On our platform, about 675+ Croatian charter sailing yachts offer a skipper option, most boats do. Just ask.
Middle ground: assisted bareboat
Some operators (Sunsail, Navigare, Dream Yacht Charter) offer "assisted" or "briefed" bareboat where:
- You pay bareboat rate
- A local skipper joins for the first morning to walk you through the boat and the first leg
- Then you're on your own
Costs €100-150 extra. Sensible if you're licence-qualified but new to the area.
Flotilla: another option worth knowing
If you're licence-qualified but nervous, a flotilla (6-10 boats sailing together with a lead boat and support yacht) is a great on-ramp. You sail your own boat with your own crew, but the lead skipper helps with day plans, marina bookings, and emergencies. Slightly more expensive than bareboat; cheaper than skippered; sociable.
Our recommendation
First charter, no sailing experience: skippered. Learn, enjoy, then do one more skippered before thinking bareboat.
Licence-qualified, experienced, familiar area: bareboat. Nothing beats the freedom.
Licence-qualified but unfamiliar area or rusty: assisted bareboat or flotilla.

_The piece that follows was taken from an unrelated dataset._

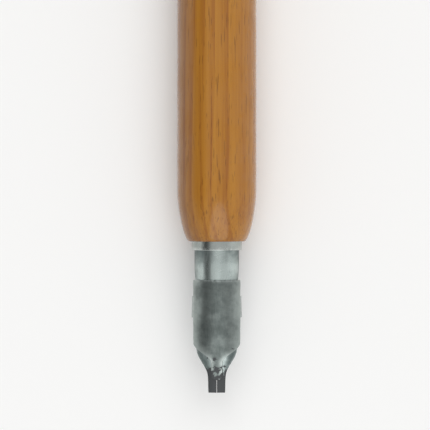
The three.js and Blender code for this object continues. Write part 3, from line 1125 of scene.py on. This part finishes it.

No licence, good charter budget, want to learn: skippered with explicit "teach me" brief.
FAQ
Q: Can I add the skipper mid-charter if I get overwhelmed? Sometimes, but you're at the mercy of local availability. Way easier to book skippered from the start or do assisted bareboat.

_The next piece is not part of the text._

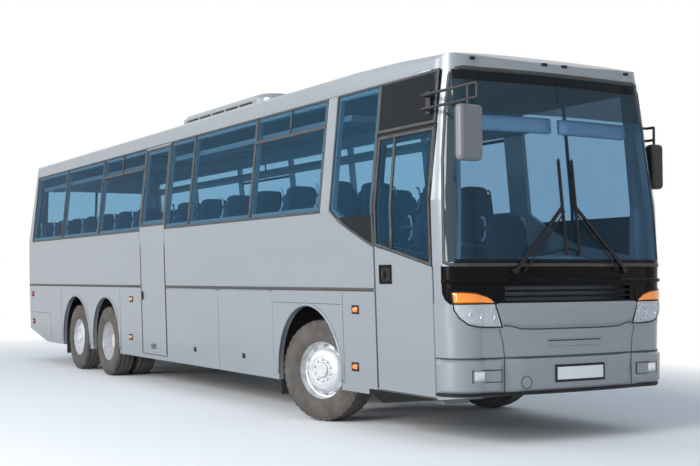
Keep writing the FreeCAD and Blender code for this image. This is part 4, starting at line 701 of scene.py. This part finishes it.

Q: Does the skipper count as a crew member for the cabin count? In Croatia, yes, if you have a 4-cabin boat, the skipper takes one cabin (or sleeps in the saloon convertible). Factor this into your crew planning.
Q: What's the licence cost if I want to become bareboat-qualified? ICC in the UK via RYA is ~£400-600 plus course fees, 5-7 days of training total. Croatian licence can be obtained in-country in about a week for €300-400. ASA in the US runs $1,500-2,500 for a multi-course track.
Q: Can I bareboat in Croatia with a U.S. USCG licence? Yes, the USCG 6-pack / 100 GRT / OUPV licences are accepted as equivalent to ICC in Croatia. Bring the original plus a VHF GMDSS ticket.